- Task details:
Each line below should be quoted exactly, please.

- Information shown:
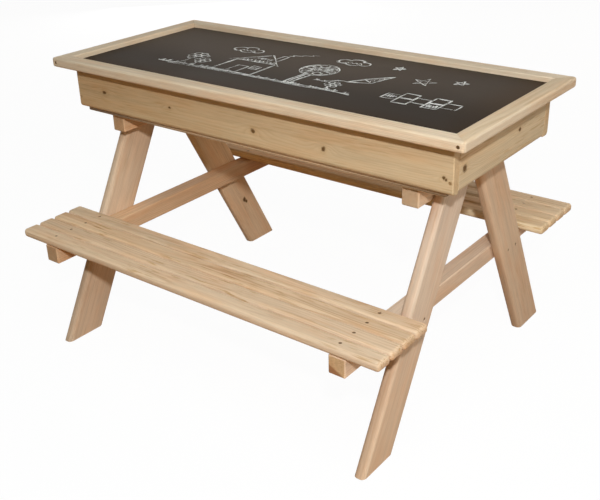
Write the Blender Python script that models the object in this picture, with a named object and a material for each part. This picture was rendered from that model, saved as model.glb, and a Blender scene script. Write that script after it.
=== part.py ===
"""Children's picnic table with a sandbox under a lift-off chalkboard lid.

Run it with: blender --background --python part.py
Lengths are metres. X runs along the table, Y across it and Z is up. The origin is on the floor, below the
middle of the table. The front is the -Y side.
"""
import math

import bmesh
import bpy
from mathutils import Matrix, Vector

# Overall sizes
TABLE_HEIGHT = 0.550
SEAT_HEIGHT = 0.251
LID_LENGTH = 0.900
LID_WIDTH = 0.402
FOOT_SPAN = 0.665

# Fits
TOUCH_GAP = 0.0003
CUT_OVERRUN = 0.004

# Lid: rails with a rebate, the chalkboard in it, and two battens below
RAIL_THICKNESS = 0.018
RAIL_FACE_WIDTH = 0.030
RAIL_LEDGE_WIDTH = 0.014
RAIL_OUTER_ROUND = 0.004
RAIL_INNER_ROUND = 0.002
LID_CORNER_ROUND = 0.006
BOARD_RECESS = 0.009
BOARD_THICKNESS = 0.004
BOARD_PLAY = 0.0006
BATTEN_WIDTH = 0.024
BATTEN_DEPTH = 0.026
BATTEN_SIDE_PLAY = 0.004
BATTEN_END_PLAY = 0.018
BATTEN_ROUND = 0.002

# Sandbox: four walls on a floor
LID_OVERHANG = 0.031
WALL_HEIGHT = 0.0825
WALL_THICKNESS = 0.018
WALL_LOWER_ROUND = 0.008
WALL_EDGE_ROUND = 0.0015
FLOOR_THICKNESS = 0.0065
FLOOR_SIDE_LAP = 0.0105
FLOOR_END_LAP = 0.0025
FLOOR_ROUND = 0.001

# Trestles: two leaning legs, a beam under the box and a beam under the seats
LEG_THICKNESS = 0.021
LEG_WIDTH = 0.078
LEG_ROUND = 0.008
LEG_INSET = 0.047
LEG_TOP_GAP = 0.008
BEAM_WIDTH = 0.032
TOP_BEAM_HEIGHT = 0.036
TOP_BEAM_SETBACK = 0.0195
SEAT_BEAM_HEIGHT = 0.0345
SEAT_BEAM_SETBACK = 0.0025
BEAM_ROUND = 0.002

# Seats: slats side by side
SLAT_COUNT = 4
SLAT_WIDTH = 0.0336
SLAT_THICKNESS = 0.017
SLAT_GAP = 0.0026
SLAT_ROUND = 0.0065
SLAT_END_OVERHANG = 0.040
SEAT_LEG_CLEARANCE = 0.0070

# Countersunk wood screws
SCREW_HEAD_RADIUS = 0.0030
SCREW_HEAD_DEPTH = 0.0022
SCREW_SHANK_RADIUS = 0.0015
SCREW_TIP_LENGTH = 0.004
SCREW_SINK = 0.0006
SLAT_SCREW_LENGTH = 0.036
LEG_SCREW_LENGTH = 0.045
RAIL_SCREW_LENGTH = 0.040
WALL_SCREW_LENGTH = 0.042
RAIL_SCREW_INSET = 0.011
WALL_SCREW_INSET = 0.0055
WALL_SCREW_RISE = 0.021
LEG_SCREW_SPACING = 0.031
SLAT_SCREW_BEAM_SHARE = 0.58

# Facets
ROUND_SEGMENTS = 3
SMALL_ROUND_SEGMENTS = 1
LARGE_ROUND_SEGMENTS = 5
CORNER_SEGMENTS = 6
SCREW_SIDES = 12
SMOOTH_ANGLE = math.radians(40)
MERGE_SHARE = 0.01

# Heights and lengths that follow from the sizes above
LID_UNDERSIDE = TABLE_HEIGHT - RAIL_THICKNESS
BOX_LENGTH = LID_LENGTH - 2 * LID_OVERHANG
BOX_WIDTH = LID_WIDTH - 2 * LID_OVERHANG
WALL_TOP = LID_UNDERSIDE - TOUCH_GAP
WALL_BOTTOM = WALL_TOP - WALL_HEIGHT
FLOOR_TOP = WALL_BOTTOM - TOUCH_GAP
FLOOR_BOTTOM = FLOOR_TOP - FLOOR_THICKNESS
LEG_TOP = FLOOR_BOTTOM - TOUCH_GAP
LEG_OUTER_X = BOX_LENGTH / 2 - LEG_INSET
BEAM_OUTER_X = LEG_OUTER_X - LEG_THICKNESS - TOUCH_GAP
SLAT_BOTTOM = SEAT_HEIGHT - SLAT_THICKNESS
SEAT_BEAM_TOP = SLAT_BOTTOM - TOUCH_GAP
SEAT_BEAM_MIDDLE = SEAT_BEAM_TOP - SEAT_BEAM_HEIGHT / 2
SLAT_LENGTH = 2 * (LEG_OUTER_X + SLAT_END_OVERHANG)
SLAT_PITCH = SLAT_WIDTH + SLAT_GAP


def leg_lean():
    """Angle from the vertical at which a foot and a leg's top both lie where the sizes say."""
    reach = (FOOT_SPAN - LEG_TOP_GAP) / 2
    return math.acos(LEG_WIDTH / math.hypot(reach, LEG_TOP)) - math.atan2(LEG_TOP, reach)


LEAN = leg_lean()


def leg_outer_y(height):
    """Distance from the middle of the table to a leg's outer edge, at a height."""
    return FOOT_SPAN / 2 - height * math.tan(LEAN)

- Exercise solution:
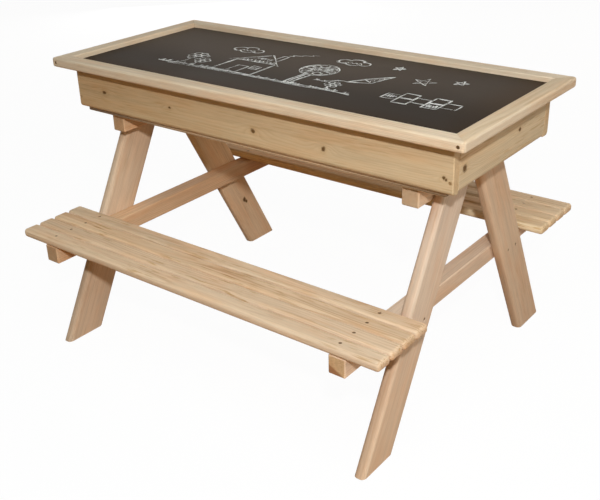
Write the Blender Python script that models the object in this picture, with a named object and a material for each part. This picture was rendered from that model, saved as model.glb, and a Blender scene script. Write that script after it.
=== part.py ===
"""Children's picnic table with a sandbox under a lift-off chalkboard lid.

Run it with: blender --background --python part.py
Lengths are metres. X runs along the table, Y across it and Z is up. The origin is on the floor, below the
middle of the table. The front is the -Y side.
"""
import math

import bmesh
import bpy
from mathutils import Matrix, Vector

# Overall sizes
TABLE_HEIGHT = 0.550
SEAT_HEIGHT = 0.251
LID_LENGTH = 0.900
LID_WIDTH = 0.402
FOOT_SPAN = 0.665

# Fits
TOUCH_GAP = 0.0003
CUT_OVERRUN = 0.004

# Lid: rails with a rebate, the chalkboard in it, and two battens below
RAIL_THICKNESS = 0.018
RAIL_FACE_WIDTH = 0.030
RAIL_LEDGE_WIDTH = 0.014
RAIL_OUTER_ROUND = 0.004
RAIL_INNER_ROUND = 0.002
LID_CORNER_ROUND = 0.006
BOARD_RECESS = 0.009
BOARD_THICKNESS = 0.004
BOARD_PLAY = 0.0006
BATTEN_WIDTH = 0.024
BATTEN_DEPTH = 0.026
BATTEN_SIDE_PLAY = 0.004
BATTEN_END_PLAY = 0.018
BATTEN_ROUND = 0.002

# Sandbox: four walls on a floor
LID_OVERHANG = 0.031
WALL_HEIGHT = 0.0825
WALL_THICKNESS = 0.018
WALL_LOWER_ROUND = 0.008
WALL_EDGE_ROUND = 0.0015
FLOOR_THICKNESS = 0.0065
FLOOR_SIDE_LAP = 0.0105
FLOOR_END_LAP = 0.0025
FLOOR_ROUND = 0.001

# Trestles: two leaning legs, a beam under the box and a beam under the seats
LEG_THICKNESS = 0.021
LEG_WIDTH = 0.078
LEG_ROUND = 0.008
LEG_INSET = 0.047
LEG_TOP_GAP = 0.008
BEAM_WIDTH = 0.032
TOP_BEAM_HEIGHT = 0.036
TOP_BEAM_SETBACK = 0.0195
SEAT_BEAM_HEIGHT = 0.0345
SEAT_BEAM_SETBACK = 0.0025
BEAM_ROUND = 0.002

# Seats: slats side by side
SLAT_COUNT = 4
SLAT_WIDTH = 0.0336
SLAT_THICKNESS = 0.017
SLAT_GAP = 0.0026
SLAT_ROUND = 0.0065
SLAT_END_OVERHANG = 0.040
SEAT_LEG_CLEARANCE = 0.0070

# Countersunk wood screws
SCREW_HEAD_RADIUS = 0.0030
SCREW_HEAD_DEPTH = 0.0022
SCREW_SHANK_RADIUS = 0.0015
SCREW_TIP_LENGTH = 0.004
SCREW_SINK = 0.0006
SLAT_SCREW_LENGTH = 0.036
LEG_SCREW_LENGTH = 0.045
RAIL_SCREW_LENGTH = 0.040
WALL_SCREW_LENGTH = 0.042
RAIL_SCREW_INSET = 0.011
WALL_SCREW_INSET = 0.0055
WALL_SCREW_RISE = 0.021
LEG_SCREW_SPACING = 0.031
SLAT_SCREW_BEAM_SHARE = 0.58

# Facets
ROUND_SEGMENTS = 3
SMALL_ROUND_SEGMENTS = 1
LARGE_ROUND_SEGMENTS = 5
CORNER_SEGMENTS = 6
SCREW_SIDES = 12
SMOOTH_ANGLE = math.radians(40)
MERGE_SHARE = 0.01

# Heights and lengths that follow from the sizes above
LID_UNDERSIDE = TABLE_HEIGHT - RAIL_THICKNESS
BOX_LENGTH = LID_LENGTH - 2 * LID_OVERHANG
BOX_WIDTH = LID_WIDTH - 2 * LID_OVERHANG
WALL_TOP = LID_UNDERSIDE - TOUCH_GAP
WALL_BOTTOM = WALL_TOP - WALL_HEIGHT
FLOOR_TOP = WALL_BOTTOM - TOUCH_GAP
FLOOR_BOTTOM = FLOOR_TOP - FLOOR_THICKNESS
LEG_TOP = FLOOR_BOTTOM - TOUCH_GAP
LEG_OUTER_X = BOX_LENGTH / 2 - LEG_INSET
BEAM_OUTER_X = LEG_OUTER_X - LEG_THICKNESS - TOUCH_GAP
SLAT_BOTTOM = SEAT_HEIGHT - SLAT_THICKNESS
SEAT_BEAM_TOP = SLAT_BOTTOM - TOUCH_GAP
SEAT_BEAM_MIDDLE = SEAT_BEAM_TOP - SEAT_BEAM_HEIGHT / 2
SLAT_LENGTH = 2 * (LEG_OUTER_X + SLAT_END_OVERHANG)
SLAT_PITCH = SLAT_WIDTH + SLAT_GAP


def leg_lean():
    """Angle from the vertical at which a foot and a leg's top both lie where the sizes say."""
    reach = (FOOT_SPAN - LEG_TOP_GAP) / 2
    return math.acos(LEG_WIDTH / math.hypot(reach, LEG_TOP)) - math.atan2(LEG_TOP, reach)


LEAN = leg_lean()


def leg_outer_y(height):
    """Distance from the middle of the table to a leg's outer edge, at a height."""
    return FOOT_SPAN / 2 - height * math.tan(LEAN)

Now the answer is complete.